The first reading (Dt 6,2-6) recalls that the commandments of the old covenant were not oppressive or capricious norms imposed by Yahweh, but an expression of his concrete will of life and of happiness for Israel. The people were called to live in a relationship of love and of fidelity with the God that had liberated them from the land of slavery, and in the measure in which they fulfilled the commandments of the law they conserved their existence and their liberty (vv. 2-3). The known text of the “Shema” (vv. 4-6), that the pious Israelite recites daily, sums up all the law. The commandment, “Listen, Israel” expresses the condition of the people and the meaning of their vocation, which is to obey totally the word of God. So it is that as Yahweh is “One,” that is to say, is not divided in multitudes of forms like the Canaanite gods, the people are called to love him as their only indivisible and total love. From the fact that the Lord is one and only comes the imperative to love him with totality of person: “You shall love the Lord you God with all you heart, with all you soul, with all your strength” (v. 5). From the love of God one goes almost spontaneously to the fulfillment of the precepts: “Let these words I urge on you today be written in your heart” (v. 6). But the sphere of interiority is not abandoned. The bond between the two aspects (love of God and fulfillment of the commandments) are fastened in “one’s heart.” The love of the Lord with all of one’s heart is manifests in the observance of his words in one’s own heart. It would not serve anything to know and to listen to “these words I urge on you today,” if they do not take root in the heart first, to be meditated upon with loving intelligence and conserved in one’s memory in a way in which they come to be the principle that moves and guides all thoughts and actions.
The second reading (Hb 7,23-28) presents Christ as synthesis and perfection of the diverse aspects of the priesthood. To the contingency and temporality of the priests of the old covenant, is opposed the priesthood of Christ (v. 25); to its human weakness is opposed his total holiness (v. 26); to its insufficiency is opposed his uniqueness and totality (v. 27). Precisely for the reason the saving efficacy of Christ is absolute, while the priesthood of the Old Testament participated in the impotence, weakness and saving incapacity of the law.

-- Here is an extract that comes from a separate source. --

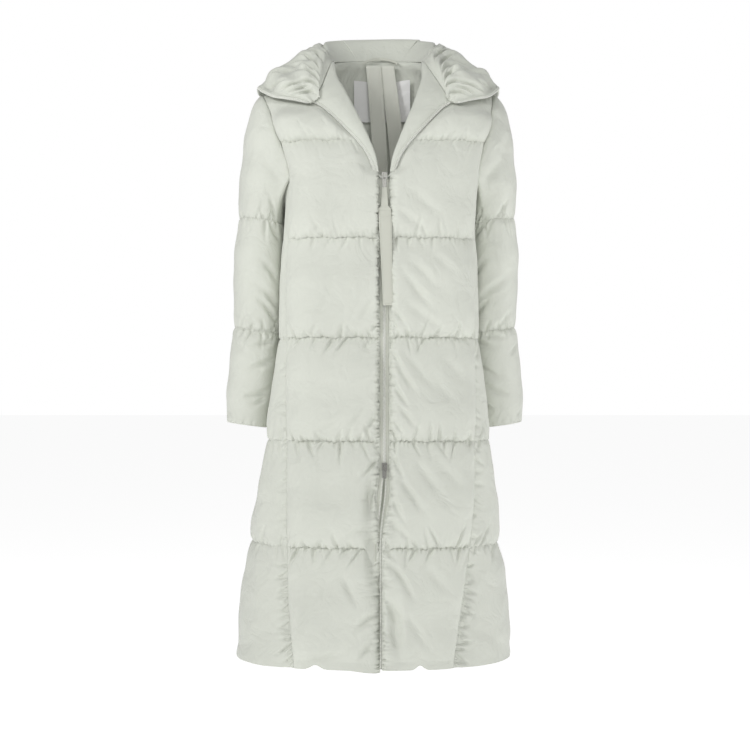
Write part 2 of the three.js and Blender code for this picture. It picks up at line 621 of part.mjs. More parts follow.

The gospel (Mk 12,28-34) belongs to the conjunction of polemical accounts with which the ministry of Jesus in the gospel of Mark comes to an end. Jesus has finally arrived in Jerusalem and is confronted with the official Jewish representatives in a series of controversies about fundamental themes of the faith. In the text that is read today a “master of the Law” asks him: “Which is the first of all the commandments” (Mk 12,28). The question reflects one of the greatest preoccupations of Judaism in the epoch of Jesus, that looked to establish laboriously a “unifying principle” of the distinct formulation of the will of God.

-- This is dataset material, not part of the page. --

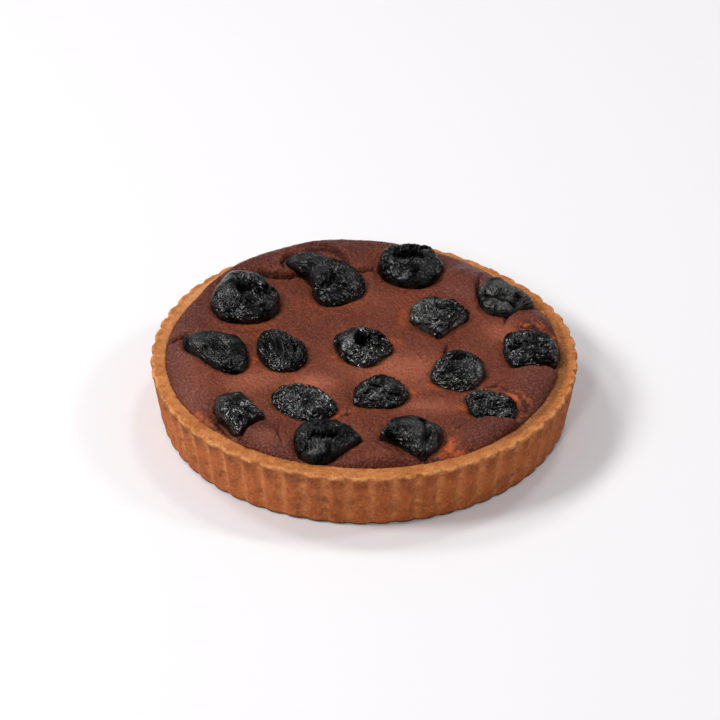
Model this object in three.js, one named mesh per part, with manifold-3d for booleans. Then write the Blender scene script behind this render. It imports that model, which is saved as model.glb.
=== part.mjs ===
// Prune tart: a fluted shortcrust shell, a puffed baked filling and sixteen whole prunes
// sunk into it. Millimetres, +Z up, origin at the centre of the flat underside, with the
// front of the tart towards -Y.

import * as THREE from 'three';
import { mergeVertices } from 'three/addons/utils/BufferGeometryUtils.js';
import Module from 'manifold-3d';

const wasm = await Module();
wasm.setup();

// Shell, as it leaves a 22 cm fluted tin.
const rimRadius = 108.8;        // to the crests of the flutes, at the rim
const footRadius = 103.2;       // to the crests of the flutes, at the foot
const rimHeight = 31.5;
const rimWidth = 8;
const baseThickness = 4;
const innerFootRadius = 97;
const fluteCount = 58;
const fluteDepth = 1.6;
const grooveSharpness = 1.4;    // above 1 makes the flutes broad and the creases narrow
const firstGroove = -0.8;       // azimuth in degrees of the crease nearest to +X
const stepsPerFlute = 4;
const footChamfer = 1.2;
const rimRounding = 1.4;
const rimDish = 0.5;            // the rim's inner edge lies this much lower

// Where the baked rim has sunk (-) or risen (+): azimuth, spread in degrees, and height.
const rimSwells = [
  { azimuth: 42, spread: 15, rise: -2.4 },
  { azimuth: 138, spread: 26, rise: 1.3 },
  { azimuth: 255, spread: 40, rise: 0.3 },
];

// Filling.
const gap = 0.35;               // kept between pieces that touch
const fillingEdgeLevel = 30.6;
const fillingCrown = 3.2;       // rise of the middle above the edge
const risenEdge = { azimuth: 101, spread: 14, rise: 7 };  // stands above the rim here
const fillingColumns = 72;
const fillingRings = [0.965, 0.9, 0.8, 0.66, 0.48, 0.26];

// The filling puffs up between the prunes next to the rim: place, spread and height.
const puffs = [
  { x: -8, y: 88, spread: 16, rise: 6 },
  { x: -44, y: 82, spread: 11, rise: 4 },
  { x: 53, y: 77, spread: 12, rise: 7 },
  { x: 87, y: 33, spread: 11, rise: 5 },
  { x: 84, y: -22, spread: 13, rise: 2.5 },
  { x: 62, y: -70, spread: 13, rise: 2 },
  { x: -46, y: -80, spread: 12, rise: 2 },
  { x: -86, y: -32, spread: 14, rise: 2 },
  { x: -84, y: 32, spread: 12, rise: 2.5 },
  { x: 5, y: 32, spread: 16, rise: 1 },
];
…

The great Jewish masters intended to find and propose a standard that would have given unity to all divine revelation in its normative aspect, and for many centuries. It is sufficient to remember the intention of the prophet Micah in the 8th century BC, who wanted to synthesize in a phrase all of the will of God for men and women: “He has told you, O man, what is good; and what does the Lord require of you but to do justice, to love kindness and to walk humbly with your God” (Micah 6,8). The master Hillel, 20 AD, had proposed this unifying principle: “Do not do to your neighbor that which you hate, this is the entire law. The rest is only explanation.” In the same way, a century afterwards, the famous Jewish master Akiba, commenting on Leviticus 19,18 (“love your neighbor as yourself”), affirms: “this is a great precept and general principle of the law.” It cannot be affirmed with precision that for the Jewish tradition the 613 precepts (miswôt), of which 365 were negative and 248 were positive, were placed all on the same level. Besides the juridical and formal distinction between grave and secondary precepts, small and great, general and specific, there always existed in Israel the preoccupation for finding a principle that would have given unity to the will of God manifested in so many norms and to establish a certain order and hierarchy.
The newness of the gospel, does not consists, therefore, in the fact that it established as unifying principle the supreme value of love. This is repeated frequently in biblical tradition and was taught without ceasing by Jewish masters. When Jesus affirms that the first commandment is “to love the Lord you God with all you heart, with all you soul, with all you mind and with your all your strength (Mk 12,30), he makes reference to the essential nucleus of the religious creed of the pious Israel that recites twice a day the Shema: “Listen, Israel, The Lord our God is the one Lord. You shall love the Lord your God with al you heart…” (Dt 6,5) (first reading). Jesus takes up the foundation of Israel’s faith and proposes it to his disciples as the first and the most important of the commandments: total and integral love of God as only Lord. The originality of the proposal of Jesus is found above all in the second part of his response, where he defines the second commandment with a biblical formula, taken from the “code of holiness” of the book of Leviticus: “you shall love your neighbor as yourself” (Lv 19,18). Jesus refers to the commandment of love of neighbor placing it at the same level as the first, in that it belongs to the same category of the unifying and fundamental principle: “There is no commandment greater than these” (Mk 12,31).
The radical perspective of totality that assumes the love of God and of neighbor, as unifying principle of life, becomes confirmed by the scribe’s response, who affirms that this twofold flowing of love “is far more important than any holocaust or sacrifice” (v. 33). The love proposed by Jesus is not a simplification of the commandments of the law, but rather the key to all of the law. He does not want to present a norm composed of the two primary precepts in relationship to the others, but rather even more offer the perspective with which to live all the law in its deepest meaning. Only the love of God and of neighbor gives sense and value to human actions; only in love religiosity is a reasonable and humanizing experience. Jesus’ interest is not only in construction a scale of values, but carrying men and women to the root and to the essence of all ethical and religious experience: integral love of God as only Lord and active, merciful and disinterested love for the rest.